Carpet Diem: This Aussie-Approved Artist Is Tufting Her Way Into Art History
London, via Ukraine (and maybe your nan’s lounge room) — Who knew a shag pile could have this much emotional baggage? Enter Anna Perach, the Ukrainian-born artist making waves with her deeply uncanny — and unnervingly fuzzy — wearable sculptures made from carpet. Yes, carpet. The stuff usually reserved for rental flats and 70s motel hallways.
Her latest exhibition, A Leap of Sympathy, is currently running at London’s Richard Saltoun gallery until 24 June. Inspired by 19th-century automaton fiction, Soviet interiors, and a cheeky wink at the domestic arts, her work combines craft gone wild with themes like femininity, folklore, and the ever-creepy uncanny valley.
By the Numbers: A Tufted Tally of Perach’s Practice
Stat | Figure / Fact |
---|---|
Materials Used | Tufted yarn, carpet, robotics, glass |
Studio Base | Gasworks, London |
Origin | Ukraine (Soviet-era childhood) |
Exhibition Dates | 15 May – 24 June 2025 |
Key Inspirations | ETA Hoffman’s “The Sandman”, folklore, AI unease, domestic crafts |
Recurring Themes | Femininity, transformation, identity, “what’s under the rug” |
Notable Collaborators | Choreographer Luigi Ambrosio, sound artist Laima Leyton, performer Maria Montaci |
Quote of the Show | “It’s really an ancient fantasy to give something life. Which in a way is what I do.” |
Craft Gone Wild: From Soviet Rugs to Wearable Art
Perach’s carpet creations are like if your grandma’s doilies took acid and joined a feminist punk band. These sculptures are wearable, haunting, and often activated by either performers or mechanical components (yes, there’s a robot dress involved). One piece even challenges you to figure out whether it’s a human or an automaton wearing it. If that doesn’t make you question your own humanity, you’ve got nerves of steel, mate.
Her inspiration comes from stories like ETA Hoffman’s “The Sandman”, where a man falls for a singing automaton who — spoiler — glitches and reveals she’s all cogs and no soul. Perach riffs off this, creating two identical Victorian gowns — one worn by a person, the other by a machine — and lets the viewer figure out which is which.
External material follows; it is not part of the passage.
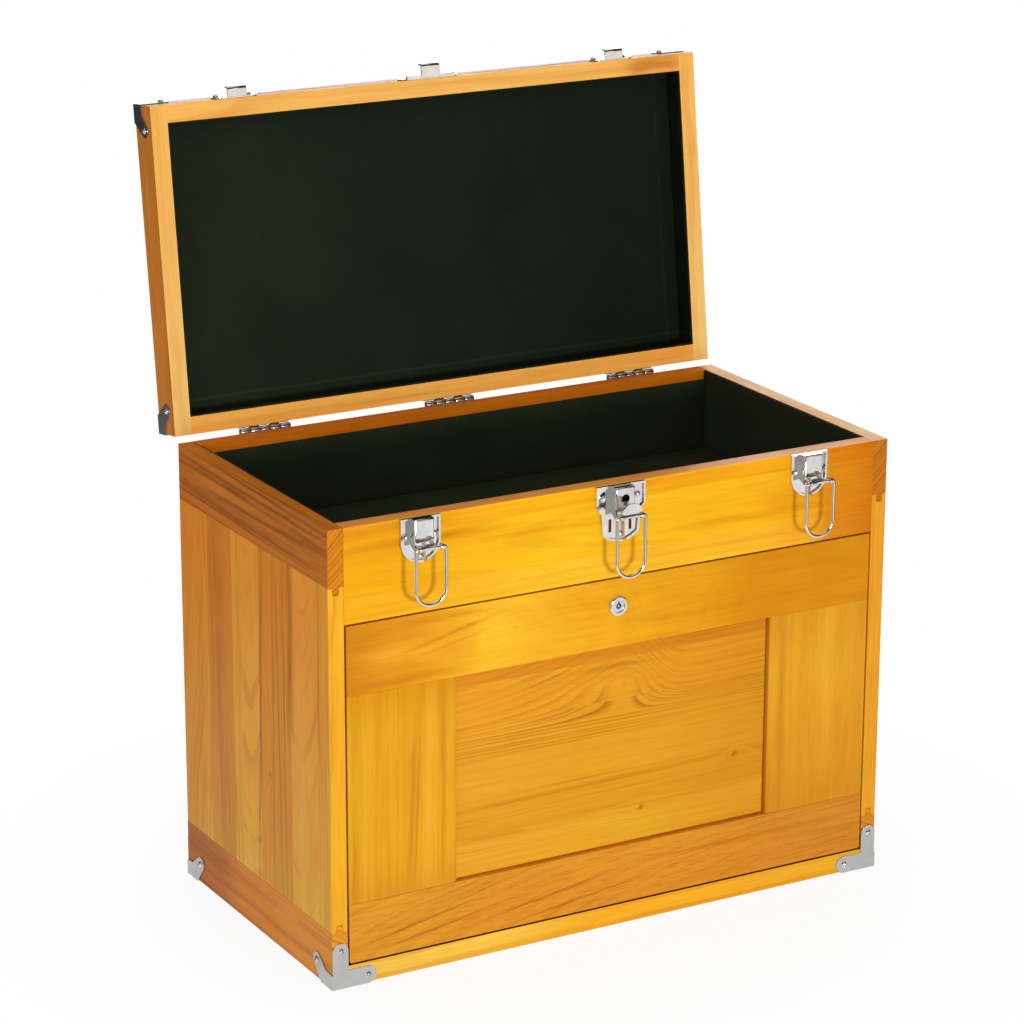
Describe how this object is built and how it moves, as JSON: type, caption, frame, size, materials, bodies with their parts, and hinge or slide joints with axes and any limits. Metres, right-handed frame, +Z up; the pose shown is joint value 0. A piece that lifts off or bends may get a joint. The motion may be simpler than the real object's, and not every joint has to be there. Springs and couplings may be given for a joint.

Creepy? Absolutely. Clever? Too right.
From Iron Curtain to Fibre Queen
Perach grew up in the old USSR, where carpets weren’t just flooring — they were cultural icons, insulation, and sometimes wall art. Now, she’s taking that textured nostalgia and flipping it into high-concept art. Her sculptures are over-the-top, tactile, and infused with the warm weirdness of childhood memory, Slavic folklore, and Soviet design gone technicolour.
Art Meets AI (But Not in the Way You Think)
Though the glitchy automaton themes feel very “ChatGPT-core”, Perach insists she’s not trying to make commentary on AI. Instead, she’s tapping into something older: the ageless human obsession with making lifelike things move. Think Frankenstein meets Etsy.
Why It Works (And Why It’s So Damn Aussie)
Perach’s work blends camp, cultural memory, and textile rebellion — a mix that feels right at home in Aussie creative circles. We’re talking:
- Poking fun at seriousness while tackling serious themes
- Elevating “women’s work” into gallery gold
- Making you laugh, squirm and rethink your nana’s rug all at once
See It Live (If You’re in London)
A Leap of Sympathy is on at Richard Saltoun Gallery, London
Running: 15 May – 24 June 2025
Final Thought
Anna Perach isn’t just tufting carpets — she’s tufting cultural boundaries, memory, and the very idea of what “fine art” looks like. Her work reminds us that sometimes the weirdest materials can tell the most human stories. And if you’re still wondering whether it’s OK to want to cuddle a carpet sculpture? Don’t worry — it’s not just you.
As they say in the gallery world: touch with your eyes… unless it’s Anna Perach’s work — then maybe just hug it when no one’s watching.